L'analisi della sconfitta - 1
Ceccardi apre il processo interno alla Lega: "Chi ci diceva di stare con Draghi ci ha portato al fallimento. Ora duri contro Bruxelles"
"L'appoggio al governo ci ha annientati", dice l'europarlamentare del Carroccio. Ma l'eventuale ritorno ai toni barricaderi e antieuropeisti, pone un problema serissimo alle ansie di responsabilità di Giorgia Meloni
Primo. "L'appoggio al governo Draghi ci ha annientati". Secondo. "All'interno del partito coloro che hanno messo in discussione il nostro segretario e lo hanno indirizzato verso l'appoggio al governo perché 'ce lo chiedeva il Nord produttivo' dovrebbero fare una profonda riflessione". Terzo. "Il Nord produttivo ha votato chi stava all'opposizione, bocciando completamente l'agenda Draghi".

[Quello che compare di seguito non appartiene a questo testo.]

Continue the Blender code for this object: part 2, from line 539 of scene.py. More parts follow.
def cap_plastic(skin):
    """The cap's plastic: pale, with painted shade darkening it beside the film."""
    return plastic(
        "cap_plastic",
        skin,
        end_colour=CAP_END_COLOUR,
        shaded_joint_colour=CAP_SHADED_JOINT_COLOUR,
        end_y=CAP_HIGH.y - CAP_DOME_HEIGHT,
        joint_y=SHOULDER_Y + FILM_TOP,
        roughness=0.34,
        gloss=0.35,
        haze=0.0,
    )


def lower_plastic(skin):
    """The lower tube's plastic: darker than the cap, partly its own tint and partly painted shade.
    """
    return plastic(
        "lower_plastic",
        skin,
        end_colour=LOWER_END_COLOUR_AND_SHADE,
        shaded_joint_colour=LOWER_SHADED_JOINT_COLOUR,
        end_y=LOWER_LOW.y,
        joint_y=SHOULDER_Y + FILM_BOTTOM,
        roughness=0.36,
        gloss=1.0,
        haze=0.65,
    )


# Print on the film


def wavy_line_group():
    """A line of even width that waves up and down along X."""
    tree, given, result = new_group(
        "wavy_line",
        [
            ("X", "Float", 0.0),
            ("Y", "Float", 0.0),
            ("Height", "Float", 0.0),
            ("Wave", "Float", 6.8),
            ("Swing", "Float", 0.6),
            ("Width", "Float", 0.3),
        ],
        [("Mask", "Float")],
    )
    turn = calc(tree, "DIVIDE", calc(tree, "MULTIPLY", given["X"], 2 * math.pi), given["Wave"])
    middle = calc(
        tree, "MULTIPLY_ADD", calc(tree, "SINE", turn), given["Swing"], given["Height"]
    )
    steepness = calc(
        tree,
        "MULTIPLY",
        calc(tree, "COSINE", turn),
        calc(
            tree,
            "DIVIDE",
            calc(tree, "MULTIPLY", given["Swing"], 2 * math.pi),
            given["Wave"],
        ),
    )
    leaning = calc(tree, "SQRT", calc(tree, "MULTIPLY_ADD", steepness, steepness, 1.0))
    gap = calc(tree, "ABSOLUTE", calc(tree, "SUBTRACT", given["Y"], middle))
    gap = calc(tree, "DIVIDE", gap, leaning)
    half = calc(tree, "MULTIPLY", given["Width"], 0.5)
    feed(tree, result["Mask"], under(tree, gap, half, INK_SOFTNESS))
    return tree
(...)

Eccola, l'analisi della sconfitta della Lega. Ad avviarla, tra i primi, c'è Susanna Ceccardi. Europarlamentare, una delle pioniere del Carroccio in terra rossa, ascesa agli onori delle cronache, e nella gerarchia del partito, per essere diventata sindaca a Cascina, in quel di Pisa, Ceccardi non attende neppure l'inizio della conferenza stampa di Matteo Salvini. E, nel rivendicare la discreta prova dei candidati del Carroccio nei collegi uninominali toscani, apre le ostilità.

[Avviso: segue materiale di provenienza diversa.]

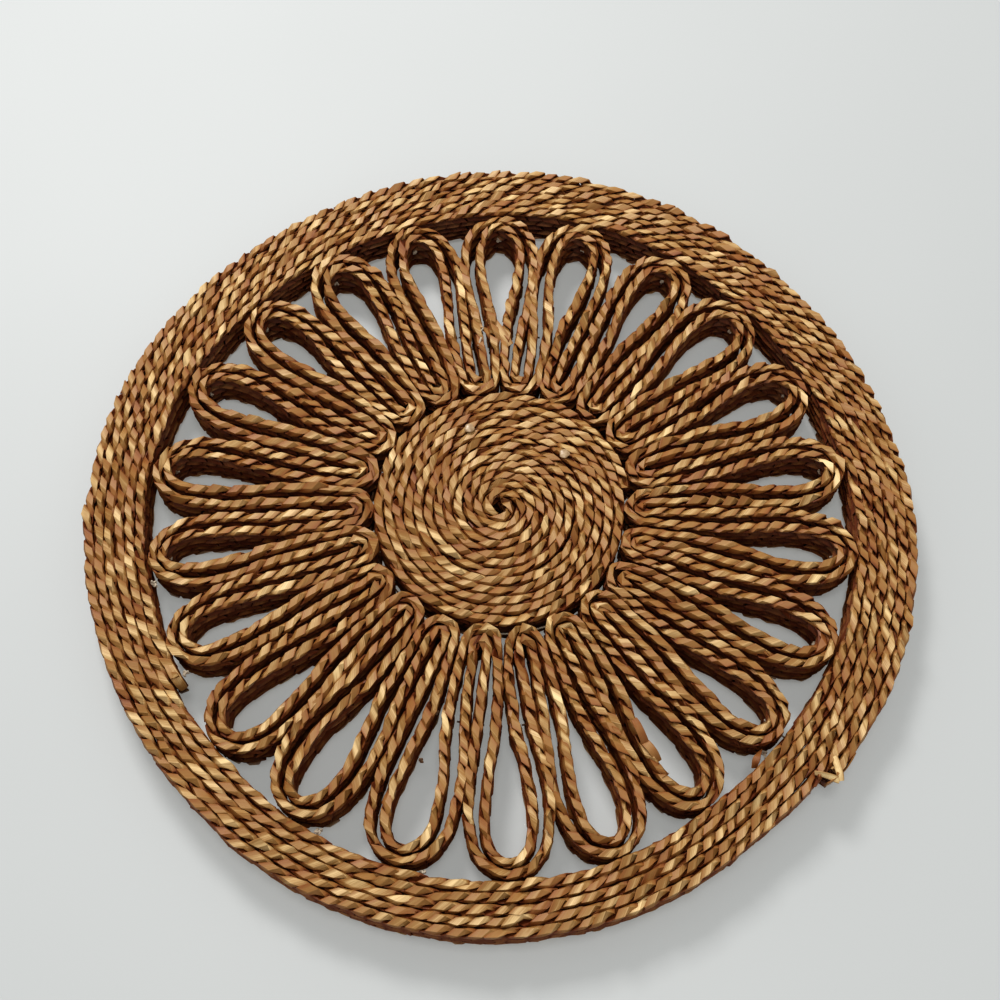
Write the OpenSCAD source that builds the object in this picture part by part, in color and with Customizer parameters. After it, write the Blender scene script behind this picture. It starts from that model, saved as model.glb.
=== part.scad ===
// Openwork chair seat pad made of straw plait that stands on edge.
// A wound centre, a ring of looped petals in two rows, and a wound rim,
// sewn together with thread that runs through the rows.
// Origin: middle of the underside, +Z up, millimetres.

/* [Pad] */
// Outside diameter of the pad
pad_d = 350; // [348:1:352]
// Width of the plait, which stands on edge and gives the pad its height
plait_w = 22; // [20:1:24]
// Thickness of one row of plait
plait_t = 3.8; // [3.7:0.1:3.9]
// Distance between neighbouring rows of the wound plaits
row_pitch = 4.2; // [4.2:0.05:4.25]

/* [Wound centre and rim] */
// Largest outside radius of the wound centre, at the plait's outer end
center_r = 56; // [55.5:0.5:56.5]
// Turns of plait in the rim
rim_turns = 5.7; // [5.65:0.05:5.75]
// Direction of the rim plait's outer end, in degrees
rim_end_a = 320.5; // [320:0.5:321]

/* [Petals] */
// Number of petals
petals = 22; // [21:1:23]
// Direction of the first petal, in degrees
petal_a = 10.7; // [10.4:0.1:11]
// Free gap between a petal's loop and the row that it is sewn to
sewn_gap = 0.3; // [0.3:0.05:0.4]

/* [Sewing] */
// Diameter of the sewing thread
thread_d = 1; // [0.9:0.1:1.1]
// Radius of a thread knot
knot_r = 1.4; // [1.3:0.1:1.5]

/* [Hidden] */

straw = "#b98746";
straw_dark = "#a87838";
straw_light = "#cd9c58";
cream = "#d9cbb0";

half_step = 180 / petals;
mid_z = plait_w / 2;
tie_z = 0.7 * plait_w;
hub_z = 0.3 * plait_w;
bore_d = thread_d + 0.4;
knot_gap = 0.05;
// Straw left over the end of a stitch inside a row
stitch_cover = 1;
// Spokes of thread through the centre: how many, the first one's direction and where it starts
spokes = 6;
spoke_a = 40;
spoke_start_r = 4;
// Ties between the small loops: how far out from the centre, and half their length
tie_step = 2.2;
tie_reach = 7;
// Half the length of the stitches between two petals
side_reach = 9;
// Angle from a petal's middle to the corner where its tip leaves the rim
corner_a = 4.7;

// Each rim turn is round, and steps in by one row over the last part of the turn.
rim_ease = 1 / 9;
rim_steps = 72;
center_steps = 48;
center_start_r = 2.3;
center_turns = (center_r - plait_t / 2 - center_start_r) / row_pitch;
center_end_a = petal_a;

// Rows of a petal: [row number in the small loop at the centre, lean of the leg towards
// the petal's middle in degrees, width handle at the tip as a share of half a petal step]
outer_row = [1, 0, 1.08];
inner_row = [0, 4.5, 0.8];
leg_handle = 0.5;
row_step_at_tip = 4.3;
leg_clearance = 0.25;
side_stitch_r = 92;
arc_steps = 5;
leg_steps = 8;
joint_share = 0.05;
petal_points = 2 * (arc_steps + leg_steps);
top_petal = 5;
splice_petal = 18;

// [petal, side] of the knots that show in the corners beside the rim
JOINT_KNOTS = [[11, 1], [12, 1], [14, 1], [15, 1], [19, -1]];
// [radius, direction] of the glue dots on the centre
GLUE_DOTS = [[36.5, 44], [39, 113]];
glue_dot_d = 4.4;
glue_dot_h = 0.6;
// Flat straw strand that sticks out of a cut end
strand_t = 0.8;
strand_w = 4.4;
strand_l = 18;
// [petal, radius, distance from the petal's middle, lean in degrees] of the two strand ends
SPLICE_STRAND = [splice_petal, 103, -3.6, -20];
TOP_STRAND = [top_petal, 92, 2.2, 25];

function polar(r, a) = [r * cos(a), r * sin(a)];
function turned(p, a) = [p[0] * cos(a) - p[1] * sin(a), p[0] * sin(a) + p[1] * cos(a)];
function mix(p, q, t) = p + (q - p) * t;
function bezier(p, t) = pow(1 - t, 3) * p[0] + 3 * t * pow(1 - t, 2) * p[1]
    + 3 * pow(t, 2) * (1 - t) * p[2] + pow(t, 3) * p[3];
function part_turn(a, start) = let (u = (a - start) / 360) u - floor(u);

// Radius of the rim plait's middle line, s turns in from its outer end
function rim_eased(u) = u < 1 - rim_ease ? 0 : (1 - cos(180 * (u - 1 + rim_ease) / rim_ease)) / 2;
function rim_row_r(s) = (pad_d - plait_t) / 2 - row_pitch * (floor(s) + rim_eased(s - floor(s)));
function rim_last_s(a) = let (u = part_turn(a, rim_end_a)) u + floor(rim_turns - u);
function rim_inside_r(a) = rim_row_r(rim_last_s(a)) - plait_t / 2;
function rim_outside_r(a) = rim_row_r(part_turn(a, rim_end_a)) + plait_t / 2;

// Radius of the centre plait's middle line, s turns in from its outer end
function center_row_r(s) = center_r - plait_t / 2 - row_pitch * s;
function center_outside_r(a) = center_row_r(part_turn(a, center_end_a)) + plait_t / 2;

function tip_a(k) = petal_a + 2 * half_step * k;
function outer_tip_r(k) = rim_inside_r(tip_a(k)) - sewn_gap - plait_t / 2;
function inner_tip_r(k) = outer_tip_r(k) - row_step_at_tip;

// The small loops fill the space round the centre: the radius of a loop's larger row,
// so that its legs just clear those of the next loop, and the radius of its middle
function big_loop_r(a) = let (share = sin(half_step), wall_r = center_outside_r(a) + sewn_gap + plait_t / 2)
    (wall_r * share - plait_t / 2 - leg_clearance) / (1 - share);
function loop_middle_r(a) = center_outside_r(a) + sewn_gap + plait_t / 2 + big_loop_r(a);
function small_loop_r(a) = big_loop_r(a) - row_pitch;

// One leg of a petal from the bottom of the small loop to the petal's tip
function leg(k, side, row, tip_r) =
    let (a = tip_a(k) + side * half_step,
         middle = polar(loop_middle_r(a), half_step),
         radius = big_loop_r(a) - row[0] * row_pitch,
         sweep = 90 - row[1],
         arc = [for (i = [0 : arc_steps])
             middle + polar(radius, half_step + 180 + sweep * i / arc_steps)],
         foot = arc[arc_steps],
         reach = leg_handle * (tip_r - foot[0]),
         width = row[2] * tip_r * tan(half_step),
         handles = [foot, foot + polar(reach, half_step - row[1]), [tip_r, width], [tip_r, 0]],
         curve = [for (i = [1 : leg_steps]) bezier(handles, i / leg_steps)])
    [for (p = concat(arc, curve)) turned([p[0], side * p[1]], tip_a(k))];

// Points of one petal, from the bottom of one small loop up to just before the next
function petal(k, row, tip_r) =
    let (up = leg(k, -1, row, tip_r), down = leg(k, 1, row, tip_r), n = len(up) - 1)
    concat(up, [for (i = [n - 1 : -1 : 1]) down[i]]);

outer_points = [for (k = [0 : petals - 1]) each petal(k, outer_row, outer_tip_r(k))];
inner_points = [for (k = [0 : petals - 1]) each petal(k, inner_row, inner_tip_r(k))];
rim_points = [for (i = [0 : rim_steps * rim_turns]) let (s = i / rim_steps)
    polar(rim_row_r(s), rim_end_a + 360 * s)];
center_points = [for (i = [0 : center_steps * center_turns]) let (s = i / center_steps)
    polar(center_row_r(s), center_end_a + 360 * s)];

// Places where a petal plait starts or stops, as point numbers along the ring
top_end = petal_points * top_petal + petal_points - arc_steps - 2;
splice_end = petal_points * splice_petal + arc_steps + 5;

// Part of a closed ring of points, starting a little past its first point
function stretch(ring, from, to) =
    let (n = len(ring), first = mix(ring[from % n], ring[(from + 1) % n], joint_share))
    concat([first], [for (i = [from + 1 : to]) ring[i % n]]);

function side_points(path, offset) =
    [for (i = [0 : len(path) - 1])
        let (a = path[max(i - 1, 0)], b = path[min(i + 1, len(path) - 1)], d = (b - a) / norm(b - a))
        path[i] + offset * [-d[1], d[0]]];
function backwards(list) = [for (i = [len(list) - 1 : -1 : 0]) list[i]];

// A plait that stands on edge along a path
module plait_wall(path) {
    outline = concat(side_points(path, plait_t / 2), backwards(side_points(path, -plait_t / 2)));
    linear_extrude(plait_w) polygon(outline);
}

// The quarter turn keeps the cylinder's seam off the upright edges that it cuts
module radial_stitch(a, r_from, r_to, z, d) {
    rotate(a) translate([r_from, 0, z]) rotate([0, 90, 0]) rotate(90)
        cylinder(h = r_to - r_from, d = d, $fn = 24);
}

module cross_stitch(a, r, reach, z, d) {
    rotate(a) translate([r, -reach, z]) rotate([-90, 0, 0]) cylinder(h = 2 * reach, d = d, $fn = 24);
}

// Spokes that sew the turns of the centre together
module center_stitches(d) {
    for (i = [0 : spokes - 1])
        let (a = spoke_a + 360 * i / spokes)
        radial_stitch(a, spoke_start_r, center_outside_r(a) - stitch_cover, mid_z, d);
}

// Stitches from the last turns of the centre into the small loops
module hub_stitches(d) {
    for (k = [0 : petals - 1])
        let (a = tip_a(k) + half_step)
        radial_stitch(a, center_outside_r(a) - 1.5 * row_pitch,
                      loop_middle_r(a) - small_loop_r(a) + stitch_cover, hub_z, d);
}

// Ties from one small loop to the next, which show in the gaps round the centre.
// There is none where the centre plait's end steps out.
module hub_ties(d) {
    for (k = [1 : petals - 1])
        cross_stitch(tip_a(k), center_outside_r(tip_a(k) - half_step) + tie_step, tie_reach, tie_z, d);
}

// Stitches through the four rows where two petals lie side by side
module side_stitches(d) {
    for (k = [0 : petals - 1])
        cross_stitch(tip_a(k) + half_step, side_stitch_r, side_reach, mid_z, d);
}

// Stitches from inside each petal's tip through both rows and the rim
module tip_stitches(d) {
    for (k = [0 : petals - 1])
        radial_stitch(tip_a(k), inner_tip_r(k) - plait_t / 2,
                      rim_outside_r(tip_a(k)) - stitch_cover, mid_z, d);
}

// Stitches through the rim's rows between the petals
module rim_stitches(d) {
    for (k = [0 : petals - 1])
        let (a = tip_a(k) + half_step)
        radial_stitch(a, rim_inside_r(a) + stitch_cover, rim_outside_r(a) - stitch_cover, mid_z, d);
}

module center_coil() {
    color(straw) difference() {
        plait_wall(center_points);
        center_stitches(bore_d);
        hub_stitches(bore_d);
    }
}

module petal_outer_plait() {
    color(straw_dark) difference() {
        plait_wall(stretch(outer_points, top_end, top_end + len(outer_points)));
        hub_stitches(bore_d);
        side_stitches(bore_d);
        tip_stitches(bore_d);
    }
}

module petal_inner_plait(from, to) {
    difference() {
        plait_wall(stretch(inner_points, from, to));
        hub_stitches(bore_d);
        hub_ties(bore_d);
        side_stitches(bore_d);
        tip_stitches(bore_d);
    }
}

module petal_inner_plait_long() {
    color(straw_light) petal_inner_plait(top_end, splice_end);
}

module petal_inner_plait_short() {
    color(straw) petal_inner_plait(splice_end, top_end + len(inner_points));
}

module rim_coil() {
    color(straw) difference() {
        plait_wall(rim_points);
        tip_stitches(bore_d);
        rim_stitches(bore_d);
    }
}

module center_thread() {
    color(cream) center_stitches(thread_d);
}

module hub_thread() {
    color(cream) hub_stitches(thread_d);
}

module hub_tie_thread() {
    color(cream) hub_ties(thread_d);
}

module petal_side_thread() {
    color(cream) side_stitches(thread_d);
}

module petal_tip_thread() {
    color(cream) tip_stitches(thread_d);
}

module rim_thread() {
    color(cream) rim_stitches(thread_d);
}

// The knot that stops each tip stitch inside its petal
module petal_tip_knots() {
    color(cream) for (k = [0 : petals - 1])
        rotate(tip_a(k)) translate([inner_tip_r(k) - plait_t / 2 - knot_r - knot_gap, 0, mid_z])
            sphere(knot_r, $fn = 24);
}

// Knots left in the corners between a petal's tip and the rim
module joint_knots() {
    color(cream) for (knot = JOINT_KNOTS)
        let (a = tip_a(knot[0]) + corner_a * knot[1])
        rotate(a) translate([rim_inside_r(a) - knot_r - sewn_gap, 0, tie_z]) sphere(knot_r, $fn = 24);
}

// Drops of clear glue on top of the centre
module glue_dots() {
    color("white") for (dot = GLUE_DOTS)
        translate(concat(polar(dot[0], dot[1]), plait_w)) cylinder(h = glue_dot_h, d = glue_dot_d, $fn = 24);
}

// A cut strand that leans out of a plait's end on the petal's open side
module strand_end(strand) {
    lean = strand[3];
    rotate(tip_a(strand[0])) translate([strand[1], strand[2], plait_w - strand_l * cos(lean)])
        rotate([0, lean, 0]) translate([-strand_w / 2, -strand_t / 2, 0])
        cube([strand_w, strand_t, strand_l - strand_w / 2]);
}

module splice_strand_end() {
    color(straw_light) strand_end(SPLICE_STRAND);
}

module top_strand_end() {
    color(straw_light) strand_end(TOP_STRAND);
}

center_coil();
petal_outer_plait();
petal_inner_plait_long();
petal_inner_plait_short();
rim_coil();
center_thread();
hub_thread();
hub_tie_thread();
petal_side_thread();
petal_tip_thread();
petal_tip_knots();
rim_thread();
joint_knots();
glue_dots();
splice_strand_end();
top_strand_end();
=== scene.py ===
"""An openwork chair seat pad of straw plait that stands on edge.

Every plait is made as the real one is: seven flat straw strands, each woven over and under the
others and folded over at the plait's two edges. The plaits follow the centre lines of the CAD
solids that they stand for, apart from a waver in the rim and a lean in the petals' rows.
"""

import math

import bpy
import numpy as np
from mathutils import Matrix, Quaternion, Vector


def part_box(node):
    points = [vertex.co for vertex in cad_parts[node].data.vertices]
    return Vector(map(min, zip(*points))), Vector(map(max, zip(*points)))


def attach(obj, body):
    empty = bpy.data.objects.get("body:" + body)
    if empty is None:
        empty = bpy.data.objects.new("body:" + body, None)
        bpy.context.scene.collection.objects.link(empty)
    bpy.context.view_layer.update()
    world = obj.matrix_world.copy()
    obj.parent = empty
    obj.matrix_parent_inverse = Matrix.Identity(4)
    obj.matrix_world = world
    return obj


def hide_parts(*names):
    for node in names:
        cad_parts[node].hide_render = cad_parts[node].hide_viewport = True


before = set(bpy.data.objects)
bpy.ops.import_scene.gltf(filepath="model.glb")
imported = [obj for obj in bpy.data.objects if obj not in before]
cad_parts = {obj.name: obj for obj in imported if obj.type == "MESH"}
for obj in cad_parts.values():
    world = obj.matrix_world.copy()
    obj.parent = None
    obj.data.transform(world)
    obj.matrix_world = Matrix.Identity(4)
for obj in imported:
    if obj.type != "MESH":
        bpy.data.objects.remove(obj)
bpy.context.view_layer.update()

# ---- sizes from the frame, in metres ----
rim_low, rim_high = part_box("rim_coil")

PAD_R = (rim_high.x - rim_low.x) / 2
PLAIT_W = rim_high.z - rim_low.z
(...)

Altro che scarsa affidabilità, altro che scarsa cultura di governo. E' semmai l'essersi moderati troppo, la causa del tracollo del Carroccio. "Torniamo a fare quello che sappiamo fare meglio. Stare al governo del Paese nell'interesse degli italiani e non dei burocrati di Bruxelles". Si riparte da qui, dunque? Secondo Ceccardi, che è stata anche consigliera politica di Salvini ai tempi del Viminale, evidentemente sì: si riparte da una Lega barricadera. E del resto, i pessimi risultati del Carroccio nelle regioni guidate dai presidenti governisti - un misero 10 per cento nel Friuli di Massimiliano Fedriga, con FdI al 32; il 14 nel Veneto di Luca Zaia, con Meloni oltre il 30; il 13 nella Lombardia di Attilio Fontana, col Carroccio doppiato da FdI anche nella Varese di Giancarlo Giorgetti - legittimano, agli occhi dei fedelissimi di Salvini, la lettura per cui starebbe proprio il problema della Lega: nell'eccessivo appiattimento sul draghismo. E' questo, non a caso, lo spin che viene, fin dall'alba, dallo staff del segretario. Che però ora, con l'eventuale ritorno ai toni e ai metodi del duropurismo antieuropeo, pone un problema serissimo alle ansie di responsabilità di Giorgia Meloni. Che ieri è stata attentissima a lanciare segnali rassicuranti, dopo la sua vittoria; e oggi si ritrova già a dover gestire un alleato riluttante a ogni moderazione.